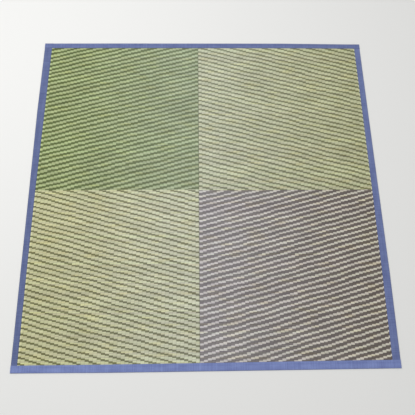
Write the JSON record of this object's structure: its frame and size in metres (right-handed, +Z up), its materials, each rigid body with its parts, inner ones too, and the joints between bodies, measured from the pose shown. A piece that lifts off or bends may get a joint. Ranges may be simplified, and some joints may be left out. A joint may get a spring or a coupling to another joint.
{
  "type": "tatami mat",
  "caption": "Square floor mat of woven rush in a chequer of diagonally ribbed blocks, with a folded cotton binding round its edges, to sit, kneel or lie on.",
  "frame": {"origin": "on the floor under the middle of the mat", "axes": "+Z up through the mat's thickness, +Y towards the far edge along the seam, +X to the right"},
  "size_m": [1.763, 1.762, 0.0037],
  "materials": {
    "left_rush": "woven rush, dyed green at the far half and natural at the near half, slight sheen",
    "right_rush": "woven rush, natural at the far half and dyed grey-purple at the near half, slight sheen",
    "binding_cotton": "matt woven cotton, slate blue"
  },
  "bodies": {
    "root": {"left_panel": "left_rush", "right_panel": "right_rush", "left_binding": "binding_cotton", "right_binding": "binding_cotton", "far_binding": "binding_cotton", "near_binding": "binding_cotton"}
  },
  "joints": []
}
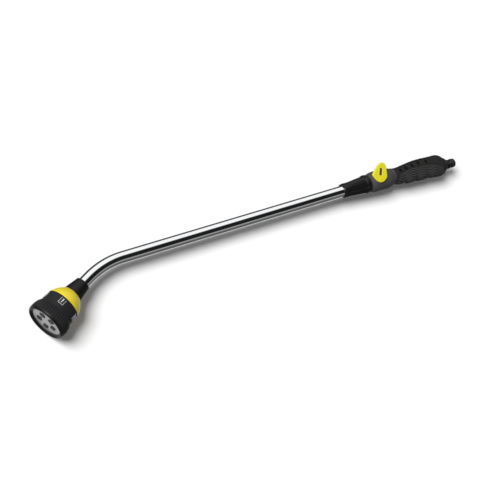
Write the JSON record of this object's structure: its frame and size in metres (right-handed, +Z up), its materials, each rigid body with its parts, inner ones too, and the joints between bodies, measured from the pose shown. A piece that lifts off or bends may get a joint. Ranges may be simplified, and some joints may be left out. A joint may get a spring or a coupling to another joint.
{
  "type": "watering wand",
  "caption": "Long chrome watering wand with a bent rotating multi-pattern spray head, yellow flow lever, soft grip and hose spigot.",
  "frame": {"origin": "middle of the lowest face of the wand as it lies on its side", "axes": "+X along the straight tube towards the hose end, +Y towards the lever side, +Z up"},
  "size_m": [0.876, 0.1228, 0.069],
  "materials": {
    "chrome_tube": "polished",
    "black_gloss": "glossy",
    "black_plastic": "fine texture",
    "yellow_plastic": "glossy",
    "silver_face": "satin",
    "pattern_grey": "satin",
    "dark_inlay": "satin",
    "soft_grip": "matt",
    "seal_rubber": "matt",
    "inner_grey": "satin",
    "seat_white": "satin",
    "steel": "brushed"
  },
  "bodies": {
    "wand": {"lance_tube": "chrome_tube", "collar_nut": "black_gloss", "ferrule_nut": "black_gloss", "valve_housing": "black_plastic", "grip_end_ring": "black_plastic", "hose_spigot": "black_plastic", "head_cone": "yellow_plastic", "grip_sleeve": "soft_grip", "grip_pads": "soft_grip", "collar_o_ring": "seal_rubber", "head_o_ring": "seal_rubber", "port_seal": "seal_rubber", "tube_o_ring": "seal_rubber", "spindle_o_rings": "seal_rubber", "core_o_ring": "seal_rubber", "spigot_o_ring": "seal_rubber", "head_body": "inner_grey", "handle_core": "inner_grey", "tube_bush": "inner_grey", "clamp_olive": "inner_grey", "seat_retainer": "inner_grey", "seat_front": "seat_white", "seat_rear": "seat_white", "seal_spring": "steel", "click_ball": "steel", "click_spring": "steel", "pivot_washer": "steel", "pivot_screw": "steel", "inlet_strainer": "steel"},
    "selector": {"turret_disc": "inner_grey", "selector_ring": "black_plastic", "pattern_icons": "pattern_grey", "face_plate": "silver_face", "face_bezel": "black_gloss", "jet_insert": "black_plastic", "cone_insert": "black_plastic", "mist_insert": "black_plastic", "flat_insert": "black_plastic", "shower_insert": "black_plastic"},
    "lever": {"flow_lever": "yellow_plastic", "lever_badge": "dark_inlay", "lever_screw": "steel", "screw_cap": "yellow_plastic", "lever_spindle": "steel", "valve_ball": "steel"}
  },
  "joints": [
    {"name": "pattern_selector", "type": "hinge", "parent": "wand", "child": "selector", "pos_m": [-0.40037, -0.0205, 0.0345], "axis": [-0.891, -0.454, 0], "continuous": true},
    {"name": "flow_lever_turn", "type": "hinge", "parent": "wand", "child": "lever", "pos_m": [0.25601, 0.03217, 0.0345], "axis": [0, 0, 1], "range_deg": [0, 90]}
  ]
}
◇ ◇ ◇ ◇ ◇ ◇ ◇
The problem
All of the records must be repeated exactly.

Full response
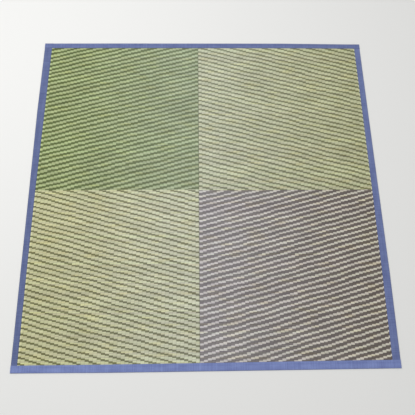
Write the JSON record of this object's structure: its frame and size in metres (right-handed, +Z up), its materials, each rigid body with its parts, inner ones too, and the joints between bodies, measured from the pose shown. A piece that lifts off or bends may get a joint. Ranges may be simplified, and some joints may be left out. A joint may get a spring or a coupling to another joint.
{
  "type": "tatami mat",
  "caption": "Square floor mat of woven rush in a chequer of diagonally ribbed blocks, with a folded cotton binding round its edges, to sit, kneel or lie on.",
  "frame": {"origin": "on the floor under the middle of the mat", "axes": "+Z up through the mat's thickness, +Y towards the far edge along the seam, +X to the right"},
  "size_m": [1.763, 1.762, 0.0037],
  "materials": {
    "left_rush": "woven rush, dyed green at the far half and natural at the near half, slight sheen",
    "right_rush": "woven rush, natural at the far half and dyed grey-purple at the near half, slight sheen",
    "binding_cotton": "matt woven cotton, slate blue"
  },
  "bodies": {
    "root": {"left_panel": "left_rush", "right_panel": "right_rush", "left_binding": "binding_cotton", "right_binding": "binding_cotton", "far_binding": "binding_cotton", "near_binding": "binding_cotton"}
  },
  "joints": []
}
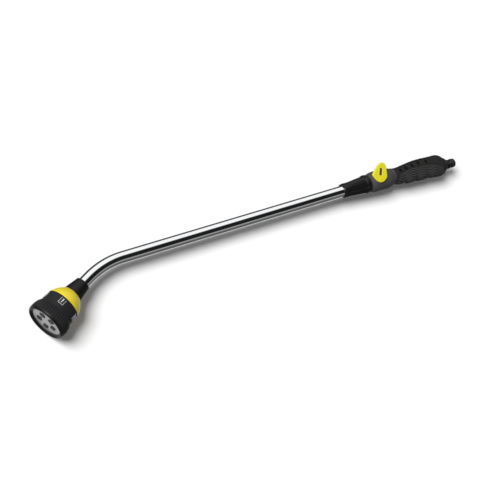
Write the JSON record of this object's structure: its frame and size in metres (right-handed, +Z up), its materials, each rigid body with its parts, inner ones too, and the joints between bodies, measured from the pose shown. A piece that lifts off or bends may get a joint. Ranges may be simplified, and some joints may be left out. A joint may get a spring or a coupling to another joint.
{
  "type": "watering wand",
  "caption": "Long chrome watering wand with a bent rotating multi-pattern spray head, yellow flow lever, soft grip and hose spigot.",
  "frame": {"origin": "middle of the lowest face of the wand as it lies on its side", "axes": "+X along the straight tube towards the hose end, +Y towards the lever side, +Z up"},
  "size_m": [0.876, 0.1228, 0.069],
  "materials": {
    "chrome_tube": "polished",
    "black_gloss": "glossy",
    "black_plastic": "fine texture",
    "yellow_plastic": "glossy",
    "silver_face": "satin",
    "pattern_grey": "satin",
    "dark_inlay": "satin",
    "soft_grip": "matt",
    "seal_rubber": "matt",
    "inner_grey": "satin",
    "seat_white": "satin",
    "steel": "brushed"
  },
  "bodies": {
    "wand": {"lance_tube": "chrome_tube", "collar_nut": "black_gloss", "ferrule_nut": "black_gloss", "valve_housing": "black_plastic", "grip_end_ring": "black_plastic", "hose_spigot": "black_plastic", "head_cone": "yellow_plastic", "grip_sleeve": "soft_grip", "grip_pads": "soft_grip", "collar_o_ring": "seal_rubber", "head_o_ring": "seal_rubber", "port_seal": "seal_rubber", "tube_o_ring": "seal_rubber", "spindle_o_rings": "seal_rubber", "core_o_ring": "seal_rubber", "spigot_o_ring": "seal_rubber", "head_body": "inner_grey", "handle_core": "inner_grey", "tube_bush": "inner_grey", "clamp_olive": "inner_grey", "seat_retainer": "inner_grey", "seat_front": "seat_white", "seat_rear": "seat_white", "seal_spring": "steel", "click_ball": "steel", "click_spring": "steel", "pivot_washer": "steel", "pivot_screw": "steel", "inlet_strainer": "steel"},
    "selector": {"turret_disc": "inner_grey", "selector_ring": "black_plastic", "pattern_icons": "pattern_grey", "face_plate": "silver_face", "face_bezel": "black_gloss", "jet_insert": "black_plastic", "cone_insert": "black_plastic", "mist_insert": "black_plastic", "flat_insert": "black_plastic", "shower_insert": "black_plastic"},
    "lever": {"flow_lever": "yellow_plastic", "lever_badge": "dark_inlay", "lever_screw": "steel", "screw_cap": "yellow_plastic", "lever_spindle": "steel", "valve_ball": "steel"}
  },
  "joints": [
    {"name": "pattern_selector", "type": "hinge", "parent": "wand", "child": "selector", "pos_m": [-0.40037, -0.0205, 0.0345], "axis": [-0.891, -0.454, 0], "continuous": true},
    {"name": "flow_lever_turn", "type": "hinge", "parent": "wand", "child": "lever", "pos_m": [0.25601, 0.03217, 0.0345], "axis": [0, 0, 1], "range_deg": [0, 90]}
  ]
}